5.1 f_bComparePoissonLiklihoodApply

f_bComparePoissonLiklihoodApply = function(ivVector, cutoff=0.2)

Arguments:

ivVector = integer vector of size 2 where each value represents the first mate read count from the plus and minus strands

cutoff = cutoff value for the likelihood ratio. Default value used is 0.2

Description:

The function takes two values in a vector form and checks if the the two values are equal under a poisson distribution.

Rets:

Returns true if the two values are equal.

Figure 1: The figure shows a likelihood ratio plots of two read counts 40 (plus strand) and 65 (minus strand).
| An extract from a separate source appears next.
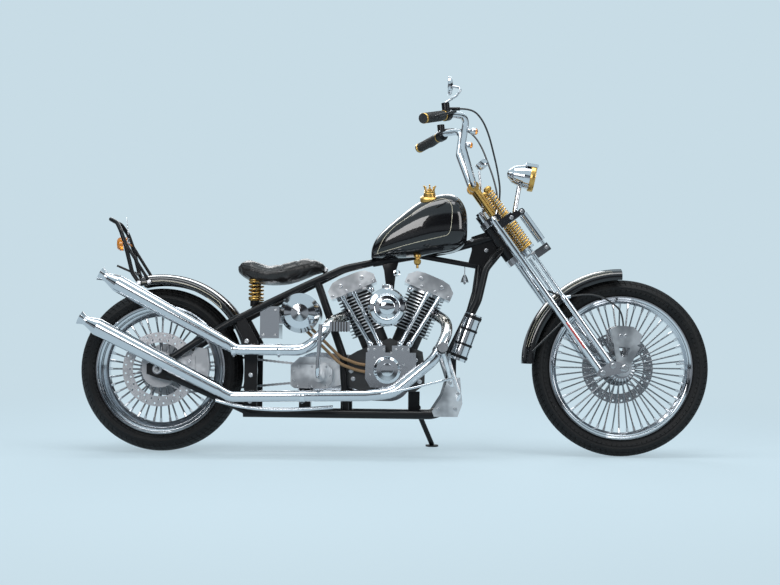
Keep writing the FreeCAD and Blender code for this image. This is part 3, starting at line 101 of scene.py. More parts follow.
# %% Camera
LOOKS_DOWN = math.radians(1.17)
ROLL = math.radians(0.72)
camera = bpy.data.objects.new("camera", bpy.data.cameras.new("camera"))
camera.data.lens = 73.4
camera.data.sensor_width = 36
camera.location = (-0.0222, -6.288, 0.7562)
tilt = Matrix.Rotation(math.pi / 2 - LOOKS_DOWN, 3, "X") @ Matrix.Rotation(ROLL, 3, "Z")
camera.rotation_euler = tilt.to_euler()
bpy.context.scene.collection.objects.link(camera)
bpy.context.scene.camera = camera
bpy.context.scene.view_settings.view_transform = "Standard"
print("camera", tuple(camera.location))

# %% [markdown]
# ## Shader sums as Python
# A finish is a sum of masks: grain plus dust, minus polish. Wrapping a socket in a small class lets
# such a sum be written as a sum. Every other node comes from one method, which takes the node's
# type, its settings and its inputs.


# %% Sockets that add and multiply
class Wire:
    """An output socket that can stand in a sum or a product."""

    def __init__(self, tree, socket):
        self.tree = tree
        self.socket = socket

    def math(self, operation, *others):
        return self.tree.node("Math", {"operation": operation}, dict(enumerate((self, *others))))

    def __add__(self, other):
        return self.math("ADD", other)

    def __sub__(self, other):
        return self.math("SUBTRACT", other)

    def __mul__(self, other):
        return self.math("MULTIPLY", other)

    def __rsub__(self, other):
        return self.tree.node("Math", {"operation": "SUBTRACT"}, {0: other, 1: self})

    __radd__ = __add__
    __rmul__ = __mul__

    def band(self, low, high):
        """0 below low, 1 above high, and smooth between."""
        return self.tree.node("MapRange", {"interpolation_type": "SMOOTHSTEP"},
                              {"Value": self, "From Min": low, "From Max": high})

    def smaller(self, other):
        return self.math("MINIMUM", other)


class Tree:
    """A node tree whose nodes are made and joined in one call each."""

    def __init__(self, tree):
        self.tree = tree

    def node(self, kind, settings, values, out=0):
        made = self.tree.nodes.new("ShaderNode" + kind)
        for key, value in settings.items():
            setattr(made, key, value)
        for key, value in values.items():
            self.join(made.inputs[key], value)
        return Wire(self, made.outputs[out])

    def join(self, socket, value):
        if isinstance(value, Wire):
            self.tree.links.new(value.socket, socket)
        else:
            socket.default_value = value

    def looked_at(self):
        """1 where the eye, a mirror or clear glass looks, 0 where light only falls."""
        eye, mirror, glass = (self.node("LightPath", {}, {}, f"Is {ray} Ray")
                              for ray in ("Camera", "Glossy", "Transmission"))
        return (eye + mirror + glass).smaller(1.0)


class Finish(Tree):
    """One material, built up by its surface values."""

    def __init__(self, name, color, roughness, metallic=0.0, **sockets):
        self.material = bpy.data.materials.new(name)
        self.material.use_nodes = True
        super().__init__(self.material.node_tree)
        self.shader = self.tree.nodes["Principled BSDF"]
        self.output = self.tree.nodes["Material Output"].inputs["Surface"]
        self.point = self.node("TexCoord", {}, {}, "Object")
        self.set("Base Color", (*color, 1))
        self.set("Roughness", roughness)
        self.set("Metallic", metallic)
        for socket, value in sockets.items():
            self.set(socket.replace("_", " "), value)

    def set(self, socket, value):
        self.join(self.shader.inputs[socket], value)

    def mix(self, factor, first, second):
        """Colour that goes from the first to the second with the factor."""
        colors = {6: first, 7: second}
        colors = {key: value if isinstance(value, Wire) else (*value, 1) for key, value in colors.items()}
        return self.node("Mix", {"data_type": "RGBA"}, {0: factor, **colors}, 2)

    def noise(self, scale, detail=3.0, roughness=0.5, stretch=(1, 1, 1), turn=(0, 0, 0)):
        """Soft noise, with scale in cells a metre, that may be stretched into a grain."""
        where = self.node("Mapping", {}, {"Vector": self.point, "Scale": stretch, "Rotation": turn})
        return self.node("TexNoise", {}, {"Vector": where, "Scale": scale, "Detail": detail,
                                          "Roughness": roughness})

    def cells(self, scale, feature="F1"):
        return self.node("TexVoronoi", {"feature": feature}, {"Vector": self.point, "Scale": scale},
                         "Distance")

    def vector(self, operation, *values, out="Value"):
        """Vector sum of the surface point and other vectors."""
        return self.node("VectorMath", {"operation": operation}, dict(enumerate(values)), out)

    def along(self, origin, direction):
        """Distance along a direction from a point, in metres."""
        away = self.vector("SUBTRACT", self.point, tuple(origin), out="Vector")
        return self.vector("DOT_PRODUCT", away, tuple(direction))

    def from_axis(self, origin, direction):
        """Distance from a line through a point in upright millimetres, in metres."""
        away = self.vector("SUBTRACT", self.point, tuple(STAND @ origin), out="Vector")
        swept = self.vector("CROSS_PRODUCT", away, tuple(LEANING @ direction), out="Vector")
        return self.vector("LENGTH", swept)

    def bump(self, height, depth):
        """Raises the surface by a 0 to 1 height times a depth in metres."""
        self.set("Normal", self.node("Bump", {}, {"Height": height, "Distance": depth, "Strength": 1.0}))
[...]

The black line shows the plausible values of rates if the poisson rate is 40 and the red line shows plausible values of 65. The dotted blue and green lines show slices through the likelihood function i.e. the cutoff values. At a cutoff of 0.2 the two rates 40 and 65 are marginally equal and at a cutoff above this, the two rates will not be considered equal. However at a cutoff of 0.1 (blue dotted line) the two rates can be considered equal under a poisson distribution.

Considering Figure 1, the cutoff value can be changed according to the nature of the data sets. In our tests, a cutoff value of 0.2 (default value) gave good matches with BS-Seq data. This value can be adjusted based on the sequencing depth - if the sequencing was done deep enough then there will be good separation between signal and noise channels and a lower threshold may give good separation, and where sequencing depth is not enough then a threshold of 0.3 or higher may be more appropriate. However a relationship between the threshold cutoff and sequencing depth is an open question, and has not been explored in detail.
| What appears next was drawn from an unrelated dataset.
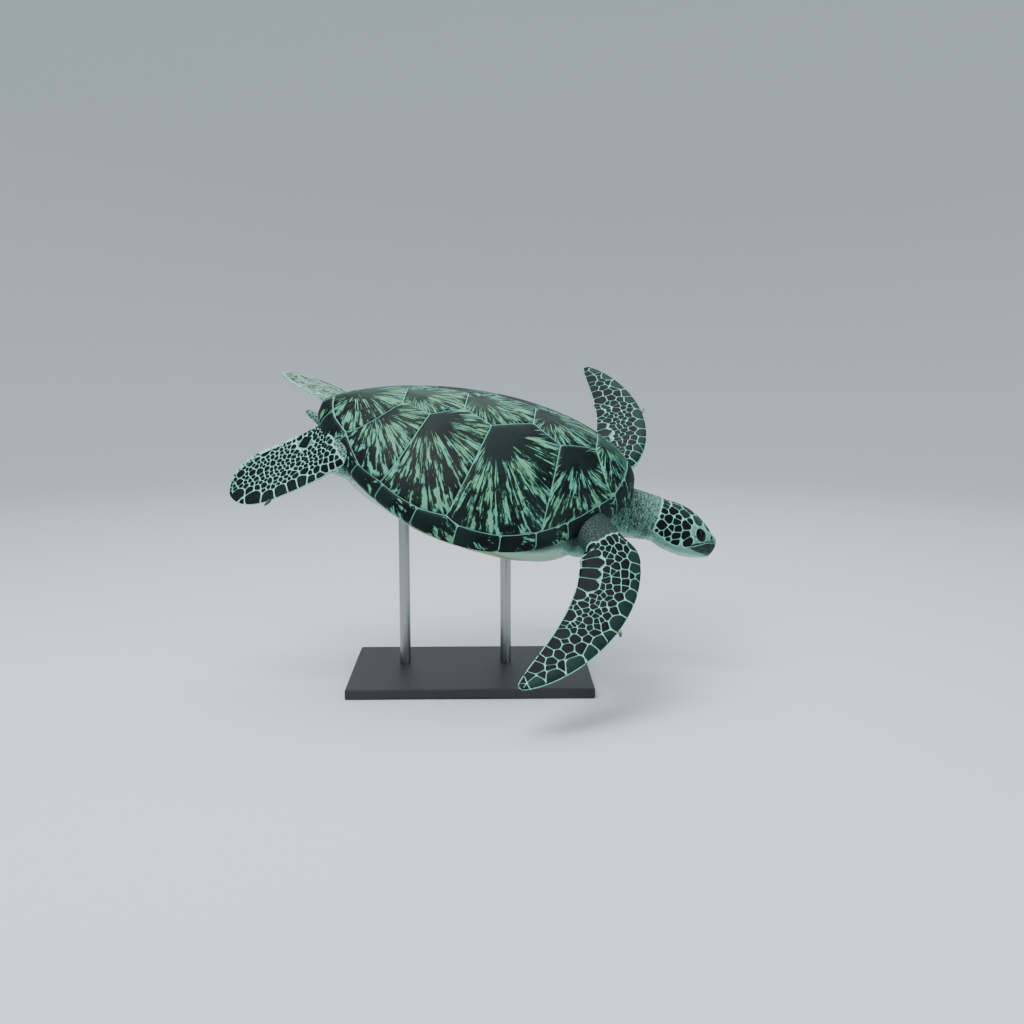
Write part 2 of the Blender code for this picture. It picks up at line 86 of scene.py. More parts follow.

5.2 f_mFastCountMateReadsOverRanges

f_mFastCountMateReadsOverRanges = function(gr.signal, bam.file, bPaired=T)

Arguments:

gr.signal = Genomic Ranges object of class GRanges, which would be a set of ranges with strand value *, over which counting is done

bam.file = alignment file in bam format, expects the bam index file with same name and .bai extension in the directory

bPaired = T - boolean value, set true if paired end or else set false for single end reads

Description:

It uses a GRanges object (typically calculated by a peak caller e.g. MACS) and using the alignment data, creates a matrix that contains first mate reads from plus and minus strands (mp, mm) and number of reads from both mates (bp, bm). For single end data both mp = bp and mm = bm.

Rets:

Returns a matrix with count data

mRets = matrix(NA, nrow=length(gr.signal), ncol=4, dimnames=list(NULL, c('mp', 'mm', 'bp', 'bm')))

5.3 f_oGRSeparateStrands

Main function that performs strand separation, and uses functions in sections 3.1 and 3.2 to perform these tasks. The details of the function are explained in section 2.3.2.